By Mike Hansen

     First Reading: Sir 15:15-20

    Second Reading: 1 Cor 2:6-10

    Gospel: Mt 5:17-37


My wife lives by the axiom that there is no excuse for bad manners.  Her truth has been honed by a lifetime of observation and personal experiences… experiences which have often found her the recipient of the rude, dismissive and unacceptable behaviour of people who have taken little notice of her personal situation or immediate needs… people who should know better and who choose to act or speak in a manner well below their best behaviour. 

She likes to think that “at our best”, we would behave with consideration towards others and equal to the dignity that we ourselves expect from them in return.  
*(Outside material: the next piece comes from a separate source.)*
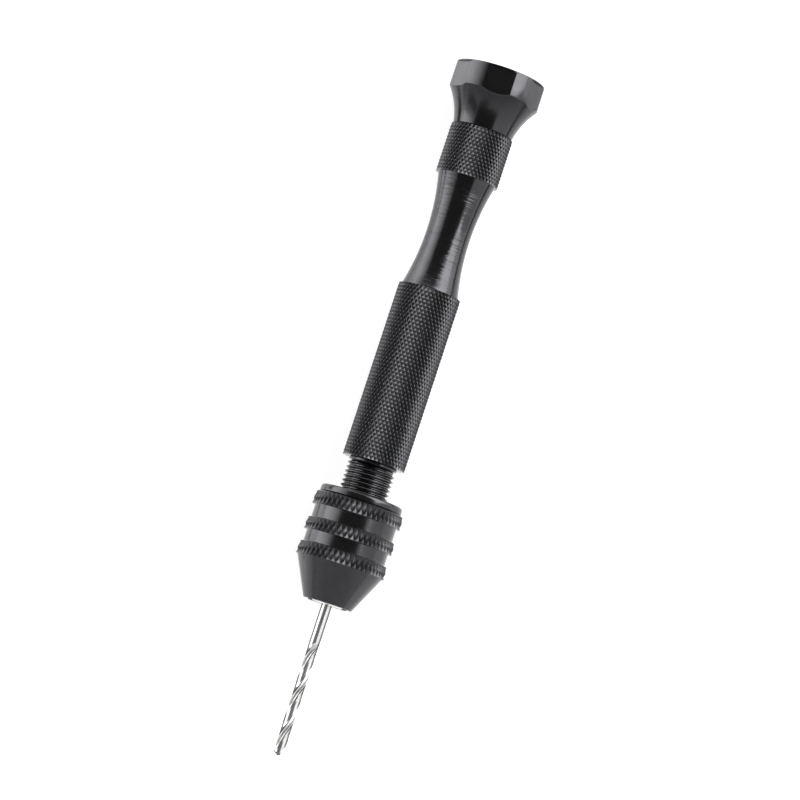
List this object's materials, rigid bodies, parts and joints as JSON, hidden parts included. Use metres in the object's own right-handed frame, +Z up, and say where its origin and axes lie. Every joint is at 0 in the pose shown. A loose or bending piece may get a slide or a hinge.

In the first reading from Sirach, we see clearly that “to act faithfully is a matter of your own choice”. 

And in the Gospel, Matthew has Jesus offering concrete examples of how his followers should live the moral life. Jesus calls his followers beyond the conventional wisdom and practice urging them on to perfection… “being their best,”… perfect, just as our heavenly father is perfect. 

I read once that there are only two questions to wrestle with trying to live the moral life: 
What do I think? and What do I do?
The examples that Jesus places before us all have to do with going that extra mile. 
Murder violates the will of God… so does harbouring vicious and angry thoughts against another.
Reconciliation must be a first priority in the family of God otherwise, the worshipping community will be no different from the world at large.
Whilst adultery may be prohibited… lustful thoughts and glances are also unacceptable.
Divorce and remarriage may be legal, but this is certainly not the best outcome for a union begun with such a promise
Conventional wisdom declared that an oath or vow should always be undertaken but Jesus warns that people should not promise what they might not be able to give.
Seeking vengeance equal to the wrong done, even if Scripture itself allows it, should not be undertaken… the followers of Jesus will love their enemies and pray for their persecutors. 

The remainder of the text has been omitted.